Thursday, July 23, 2009

School sends hundreds of quarantined students home

An Islamic boarding school in Tangerang may have breached health regulations when it sent hundreds of its sick students home after they were quarantined on suspicion of having contracted the H1N1 virus.

An official at the Tangerang Health Agency said Wednesday the decision by the authorities at the Dar-Al Qolam Islamic boarding school to return the sick students to their parents had risked spreading the potential H1N1 strain further.

"By returning the sick students to their parents, the school has disrupted our procedures for handling a possible epidemic," Yuli Sunar Dewanti, the head of communicable disease prevention and environmental sanitation at the agency, told The Jakarta Post.

The boarding school could be charged with violating regulations on the containment of diseases, she said, because by placing the sick children in the vicinity of others, the chance of the virus spreading was increased dramatically.

"It seems that the school authorities do not understand the law on health and the law on endemic diseases. Their uncooperative attitude has also disturbed our procedures," she said. The agency had quarantined the sick students in an attempt to prevent direct contact with outsiders.

Last week, the boarding school began to return sick students who were quarantined by the agency to their parents, who live in many regions across the country, without any clear reason.

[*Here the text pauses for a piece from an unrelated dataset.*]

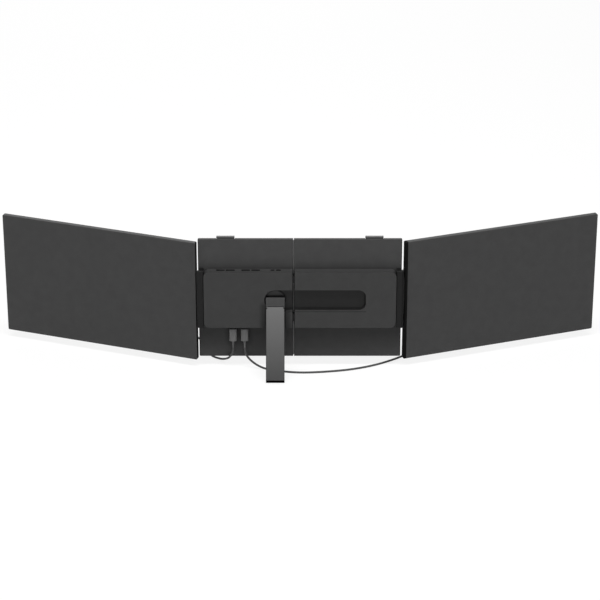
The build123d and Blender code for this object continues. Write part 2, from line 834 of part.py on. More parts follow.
with BuildPart() as stand_disc:
    depth_rod(pivot_x, pivot_z, floor_front_y - disc_lift, head_front_y, disc_radius)
    head_bottom = fold_z + knuckle_reach
    block(pivot_x - lug_outer, pivot_x + lug_outer, head_front_y, head_rear_y,
          head_bottom, pivot_z + head_rise)
    fillet(stand_disc.edges().filter_by(Axis.Y).group_by(Axis.Z)[-1], head_corner)
    for sign in (-1, 1):
        x0, x1 = pivot_x + sign * lug_outer, pivot_x + sign * lug_inner
        block(x0, x1, fold_y - leg_thickness / 2, head_rear_y, fold_z, head_bottom)
        cross_rod(x0, x1, fold_y, fold_z, leg_thickness / 2)
    cross_rod(pivot_x - lug_outer, pivot_x + lug_outer, fold_y, fold_z, fold_pin_radius, Mode.SUBTRACT)
save(stand_disc, "stand_disc")

with BuildPart() as stand_retainer:
    depth_rod(pivot_x, pivot_z, floor_front_y - disc_lift - retainer_thickness,
              floor_front_y - disc_lift, retainer_radius)
save(stand_retainer, "stand_retainer")

with BuildPart() as stand_fold_pin:
    cross_rod(pivot_x - lug_outer, pivot_x + lug_outer, fold_y, fold_z, fold_pin_radius)
save(stand_fold_pin, "stand_fold_pin")

# the leg's own axes: z runs up the leg to the fold pin, y is its thickness
leg_plane = Plane(
    origin=(pivot_x, fold_y, fold_z),
    x_dir=(1, 0, 0),
    z_dir=(0, -sin(radians(leg_tilt)), cos(radians(leg_tilt))),
)
with BuildPart(leg_plane) as stand_leg:
    half = leg_thickness / 2
    block(-lug_outer, lug_outer, -half, half, foot_length - leg_length, -knuckle_reach)
    fillet(stand_leg.edges().filter_by(lambda edge: edge.length > leg_length / 2), leg_edge)
    block(lug_gap - lug_inner, lug_inner - lug_gap, -half, half, -knuckle_reach, 0)
    cross_rod(lug_gap - lug_inner, lug_inner - lug_gap, 0, 0, half)
    cross_rod(-lug_outer, lug_outer, 0, 0, fold_pin_radius + fold_clearance, Mode.SUBTRACT)
save(stand_leg, "stand_leg")

with BuildPart(leg_plane) as stand_foot:
    block(-lug_outer, lug_outer, -half, half, -leg_length, foot_length - leg_length)
    fillet(stand_foot.faces().sort_by(Axis.Z)[0].edges(), foot_edge)
save(stand_foot, "stand_foot")


# -------------------------------------------------------------------- the side screens
screen_low = screen_z - screen_height / 2
screen_high = screen_z + screen_height / 2
screen_u1 = screen_width - hinge_inset


def layer(side, u0, u1, v0, v1, z0, z1, mode=Mode.ADD):
    """A box of the screen: u runs outward from the hinge, v from the display face back."""
    block(u0, u1, side.sign * (side.face_v + v0), side.sign * (side.face_v + v1), z0, z1, mode)


def screen_panel(inset=0.0):
    """Draw the screen's outline, set in by a wall."""
    with Locations(((screen_u1 - hinge_inset) / 2, screen_z)):
        RectangleRounded(screen_width - 2 * inset, screen_height - 2 * inset, screen_corner - inset / 2)


def back_cover(side, label, u0, u1):
    """Rear shell of a screen between two distances from the hinge."""
    depth = screen_thickness - bezel_thickness
    with BuildPart(side.hinge_plane) as cover:
        with BuildSketch(side.sheet(bezel_thickness)):
            screen_panel()
        extrude(amount=-side.sign * depth)
        rear = cover.faces().sort_by(lambda face: face.center().dot(side.rearward))[-1]
        fillet(rear.edges(), screen_edge)
        with BuildSketch(side.sheet(bezel_thickness)):
            screen_panel(cover_wall)
        extrude(amount=-side.sign * (depth - cover_skin), mode=Mode.SUBTRACT)
        for z0, z1 in leaf_knuckles:
            middle = (z0 + z1) / 2
            layer(side, 0, leaf_outer_u, leaf_rear_v, screen_thickness - cover_skin,
                  middle - post_inset, middle + post_inset)
        with BuildSketch(side.sheet(screen_thickness - cover_skin)):
            with Locations(*driver_board_posts()):
                Circle(boss_radius)
        extrude(amount=side.sign * driver_board_gap)
        layer(side, u0, u1, 0, screen_thickness, screen_low, screen_high, Mode.INTERSECT)
    save(cover, label)


def driver_board_posts():
    """Places (u, z) of the posts under the driver board."""
    u0, z0 = driver_board_u + post_inset, screen_low + bezel_top + 2 * post_inset
    u1 = driver_board_u + driver_board_length - post_inset
    z1 = z0 + driver_board_height - 2 * post_inset
    return [(u, z) for u in (u0, u1) for z in (z0, z1)]


def bezel(side):
    """Front frame round the display, with the slot that the hinge turns in."""
    with BuildPart(side.hinge_plane) as frame:
        with BuildSketch(side.sheet(0)):
            screen_panel()
        extrude(amount=-side.sign * bezel_thickness)
        # one front edge is enough: the rounding runs on round the whole outline
        corner = side.hinge_plane.from_local_coords((-hinge_inset, side.sign * side.face_v, screen_z))
        fillet(frame.edges().filter_by(Axis.Z).sort_by_distance(corner)[0], bezel_edge)
        layer(side, bezel_hinge - hinge_inset, screen_u1 - bezel_outer, 0, bezel_thickness,
              screen_low + bezel_top, screen_high - bezel_top, Mode.SUBTRACT)
        layer(side, -slot_half_width, slot_half_width, 0, bezel_thickness,
              hinge_z0 - slot_extra, hinge_z1 + slot_extra, Mode.SUBTRACT)
    save(frame, f"{side.name}_bezel")


def display_layer(side, label, v0, thickness):
    """LCD or backlight: a sheet a little larger than the bezel's window."""
    with BuildPart(side.hinge_plane) as sheet:
        layer(side, bezel_hinge - hinge_inset - lcd_margin, screen_u1 - bezel_outer + lcd_margin,
              v0, v0 + thickness, screen_low + bezel_top - lcd_margin, screen_high - bezel_top + lcd_margin)
    save(sheet, f"{side.name}_{label}")


def driver_board(side):
    """Circuit board that drives the panel, on posts in the back cover."""
    rear = screen_thickness - cover_skin - driver_board_gap
    z0 = screen_low + bezel_top + post_inset
    with BuildPart(side.hinge_plane) as board:
        layer(side, driver_board_u, driver_board_u + driver_board_length,
              rear - driver_board_thickness, rear, z0, z0 + driver_board_height)
    save(board, f"{side.name}_driver_board")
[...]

Abdul Aziz, the director for student affairs at the boarding school, said the school was simply following its own regulations.

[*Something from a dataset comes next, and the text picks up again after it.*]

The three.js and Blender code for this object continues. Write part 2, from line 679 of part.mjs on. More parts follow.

"We have our own regulations, which have been applied since the boarding school was founded in 1968," Abdul told journalists Wednesday.

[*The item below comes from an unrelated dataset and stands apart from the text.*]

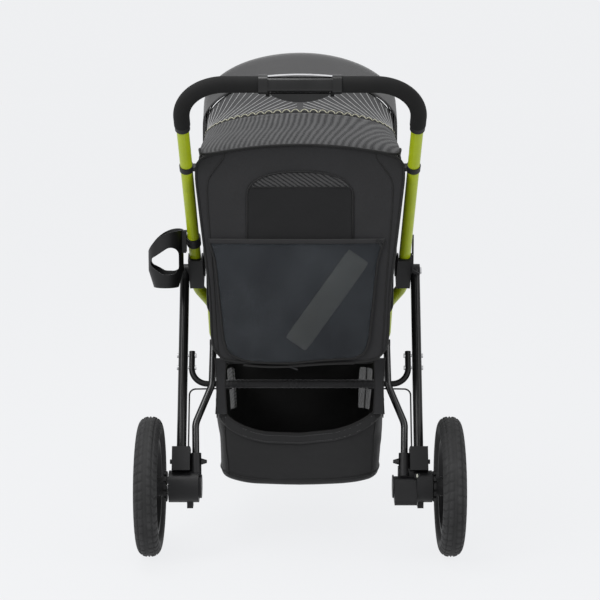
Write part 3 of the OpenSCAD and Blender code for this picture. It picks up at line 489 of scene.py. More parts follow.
def stitches(name, path, look, body="chassis", length=0.0035, gap=0.0025, r=0.0004, side=(0, 1, 0)):
    """A row of short raised stitches along a path."""
    verts = []
    faces = []
    travelled = 0.0
    up = Vector(side)
    for a, b in zip(path, path[1:]):
        step = (b - a).length
        if step < 1e-6:
            continue
        along = (b - a) / step
        across = along.cross(up).normalized()
        lift = across.cross(along)
        at = (-travelled) % (length + gap)
        while at + length < step:
            p, q = a + along * at, a + along * (at + length)
            base = len(verts)
            for end, s in ((p, 0.4), (p + (q - p) * 0.5, 1.0), (q, 0.4)):
                verts += [end + across * r * s, end + lift * r * s, end - across * r * s, end - lift * r * s]
            for m in range(2):
                for j in range(4):
                    c, d = base + m * 4 + j, base + m * 4 + (j + 1) % 4
                    faces.append((c, d, d + 4, c + 4))
            faces.append((base + 3, base + 2, base + 1, base))
            faces.append((base + 8, base + 9, base + 10, base + 11))
            at += length + gap
        travelled = (travelled + step) % (length + gap)
    return piece(name, verts, faces, look, body)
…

He said if students were ill, doctors at the school clinic would treat them. If however after two days they showed no sign of recovery, the school would contact the student's parents and ask them to pick up their children.

"That is our regulation and it also applies to the hundreds of students who fell ill with a fever last week. We sent them home to their parents," he said.

Aziz refused to confirm or deny Wednesday that students at the boarding school had been infected with the H1N1 virus because he had not received laboratory test results from the Tangerang Health Agency.

Saiful Bukhori, the secretary at the boarding school, said des-pite speculation from agency officials, the school had not sent the students home because they were suspected to be infected with the H1N1 virus.

"We need written evidence from the laboratory test results *to prove the students are infected*, not just provoking statements, which simply lead to panic among our students and their parents," he said.